И тогда родилась идея некоторого литературного оформления нашей импровизации, и возникла кандидатура драматурга Эрдмана. Николая Робертовича я знал только по его произведениям. «Мандат» видел на сцене, о «Самоубийце» только слышал, а когда прочитал — был покорен этим произведением и сразу же мысленно сравнил автора с Гоголем, и, как потом выяснилось, не только мне приходила в голову эта мысль.
Мейерхольд считал, что «основная линия русской драматургии — Гоголь, Сухово-Кобылин — найдет свое блестящее продолжение в творчестве Николая Эрдмана». Так же считал Станиславский, и продолжают считать многие.

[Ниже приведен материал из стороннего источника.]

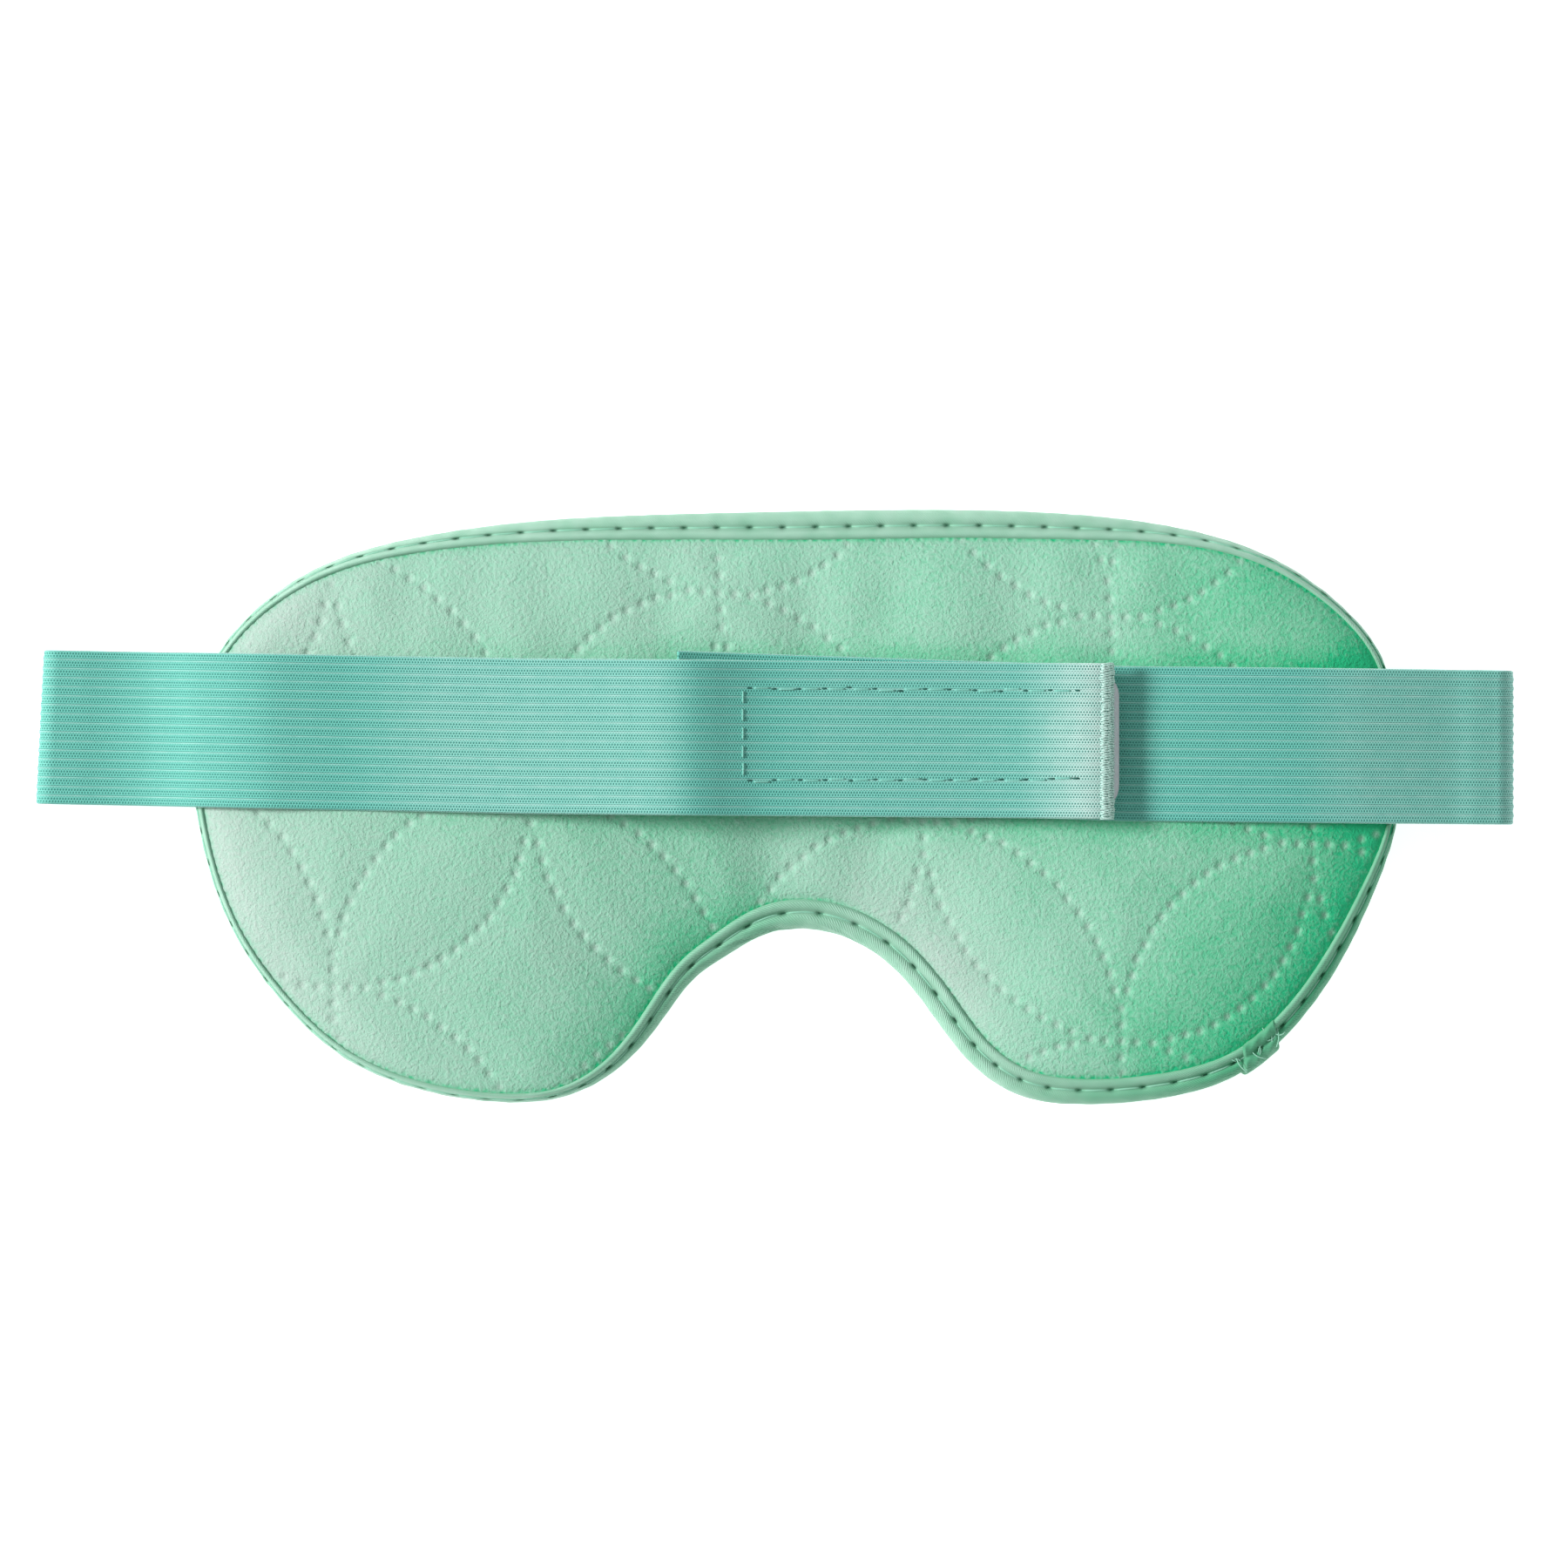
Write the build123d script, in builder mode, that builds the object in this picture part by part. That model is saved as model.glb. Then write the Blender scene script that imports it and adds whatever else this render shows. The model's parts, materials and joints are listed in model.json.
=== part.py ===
"""Padded eye pillow: a quilted, bound mask filled with flaxseed, on two halves of a head strap.

The pillow lies flat with its outer cover on the ground and the quilted side up. X runs along
its length, Y from the cheeks up to the forehead, and Z up. The origin is under the middle of
the whole object. Each strap half leaves a side seam, turns back over the pillow at a fold and
lies across it; the left half ends in a hook patch that closes on the right half's loop patch.
"""

import os
from math import radians, sin

from build123d import *

# Whole pillow
mask_centre_x = 3.6          # the worn-in straps lie a little off the pillow's own centre
outline_top_y = 49.1         # forehead edge on the pillow's axis
ground = 0.0

# Outline, from the middle of the forehead edge round to the nose: radius and turn of each arc
forehead_radius, forehead_turn = 810.0, 3.5
temple_radius, temple_turn = 82.0, 24.8
side_corner_radius, side_corner_turn = 29.5, 52.2
side_radius, side_turn = 59.2, 69.2
cheek_radius, cheek_turn = 37.4, 87.9
nose_flank = 1.7             # straight run between the cheek and the nose arch

# Layers of the bound edge, from the ground up, each lying flat in the seam
fit_gap = 0.05
cover_flange_low, cover_flange_high = 3.6, 4.2
padding_flange_low, padding_flange_high = 4.25, 5.45
backing_flange_low, backing_flange_high = 5.5, 5.9
wadding_flange_low, wadding_flange_high = 5.95, 6.95
face_flange_low, face_flange_high = 7.0, 7.8
flange_inset = 0.65          # the layers stop this far inside the binding's outer edge

# Pillow body inside the bound edge
body_inset = 6.5
body_top = 12.4
body_rounding = 4.2
body_under_rounding = 3.0
cover_thickness = 0.6
padding_thickness = 1.2
face_thickness = 0.8
wadding_thickness = 1.0
backing_thickness = 0.4
bag_thickness = 0.4
bag_rounding = 2.6
chamber_wall = 3.0           # sewn-down strip of the bag between its two chambers

# Edge binding, folded round the layers
binding_width = 5.0
binding_thickness = 0.55
binding_low = cover_flange_low - fit_gap - binding_thickness
binding_high = face_flange_high + fit_gap + binding_thickness
binding_rounding = 1.1
binding_join_place = (77.5, -40.5)
binding_join_angle = 47.0
binding_join_length = 9.0
binding_join_thickness = 0.5
binding_join_margin = 1.0    # stitches stop this far short of the lapped end
trim_height = 4.0            # tall enough to cut or keep anything lying on the binding

# Stitching
thread_width = 0.4
thread_height = 0.25
binding_stitch_pitch = 5.4
binding_stitch_length = 2.6
binding_stitch_inset = 3.0
patch_stitch_pitch = 4.0
patch_stitch_length = 2.4
tack_length = 20.0
tack_width = 1.6
tack_inset = 1.8

# Straps: 25.4 mm (one inch) woven elastic
strap_width = 25.4
strap_thickness = 1.2
strap_y = 11.6               # the straps cross the pillow above its middle
strap_root_low = padding_flange_low
strap_root_depth = 6.3       # length of strap caught in the side seam
strap_slot_play = 0.15
fold_x = 118.6               # where each strap half turns back, either side of the origin
fold_inner_radius = 1.3
fold_axis_z = ground + strap_thickness + fold_inner_radius
fold_clearance = 0.15
ground_run_reach = 5.2       # the strap is down on the ground this far outside the side seam
fold_flat_run = 3.2          # each half is level for this length after its fold
left_climb_end_x = -93.0
right_climb_end_x = 101.0
body_clearance = 0.5
right_strap_low = body_top + body_clearance
right_strap_end_x = -16.1
left_strap_low = right_strap_low
left_step_low_x = -34.0      # the left half steps up here onto the right half
left_step_high_x = -20.0
strap_bend_radius = 8.0
strap_root_bend_radius = 1.6

# Closure at the end of the left half
patch_thickness = 0.8
patch_width = 22.0
patch_corner_radius = 2.0
loop_patch_span = (-14.6, 54.0)
hook_patch_span = (-7.6, 56.0)
hook_tab_start_x = -8.4
hook_tab_end_x = 54.0
hook_stitch_span = (-5.4, 50.4)
hook_stitch_width = 14.4
loop_stitch_inset = 2.6
tab_gap = 0.3
patch_gap = 0.3
loop_patch_low = right_strap_low + strap_thickness + fit_gap
hook_patch_low = loop_patch_low + patch_thickness + patch_gap
hook_tab_low = hook_patch_low + patch_thickness + fit_gap
strap_top = hook_tab_low + strap_thickness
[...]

К глубокому сожалению, обстоятельствам было угодно распорядиться судьбою как самого Эрдмана, так и его прорицателя, иначе.
В начале 30-х годов «Мандат» блестяще шел на сцене Театра Мейерхольда. А «Самоубийца» репетировался во МХАТе. Тогда автору едва минуло тридцать — для драматурга возраст детский. От него ждали многого, и он был полон сил, энергии, успех вдохновлял его — и именно в это время Эрдмана арестовали, сослали, и вернуться к былым высотам творчества он уже не смог. Он был сломлен. Сочинял какие-то сценарии, опереточные либретто, говорил, что пишет пьесу, но условия не позволяли говорить правду, а лгать он не умел.
Все это выяснилось потом, а к моменту нашей встречи он был овеян своей прежней славой. Возвращение из ссылки предполагало и духовное освобождение, сулило новый творческий взлет, делало фигуру Эрдмана загадочной, перспективной в театральных кругах, и мы с нетерпением ждали встречи с ним.
Наступил день, когда Николай Робертович, элегантный, непроницаемый, попросил показать ему, что у нас наработано. Внимательно, без какого-либо выражения на лице, он наблюдал за нашим актерским усердием. Не сказав ни единого слова по существу, согласился помочь и удалился, оставив о себе впечатление человека замкнутого, едкого, чопорного. Через неделю он принес в театр готовый текст интермедий и сказал, что прочтет его сам. И стал читать — неторопливо, абсолютно серьезно, без какого-либо намека на комедию, четко произнося каждое слово. Поначалу мы не испытывали ничего, кроме недоумения — было не смешно. Но Николай Робертович прекрасно знал законы смешного и, не смущаясь отсутствием должной реакции, продолжал читать, постепенно раскрывая характеры и вовлекая нас в сферу действия. Вскоре появились улыбки, отдельные смешки, и закончил он чтение под гомерический хохот присутствующих.
Написанное им намного превосходило по объему шекспировский текст, во всяком случае, дошедший до нас «канон», над которым мы совсем недавно так безнадежно корпели. Каждая интермедия представляла собой законченное драматическое произведение с экспозицией, кульминацией и неожиданной развязкой. Звучало оно вполне современно, и, что интересно, достигалось это исключительно разработкой заданной темы, без дешевых приемов в духе внедрения в текст примет настоящего, вроде «милиционера», «троллейбуса», «электричества» и т. п. Все было выдержано в стилистике шекспировской пьесы, безупречно с точки зрения литературного вкуса и, повторяю, современно и смешно.
Помимо блестящего владения словом, знания законов драматургии Николай Робертович обладал актерским даром, и это усиливало впечатление. Эрдман в жизни немного заикался. Но при чтении своих произведений умел использовать этот недостаток, заикаясь точно перед репризой, которую таким образом подавал. Он знал о своих актерских способностях, и был у него на это свой расчет. Как-то, когда мы уже были дружны, он говорил о своем заикании — недуге, который ему досаждал: «Ин-ногда утром я просыпаюсь и с-слова сказать н-не могу… — И после паузы: — Так н-ничего и не п-продашь!»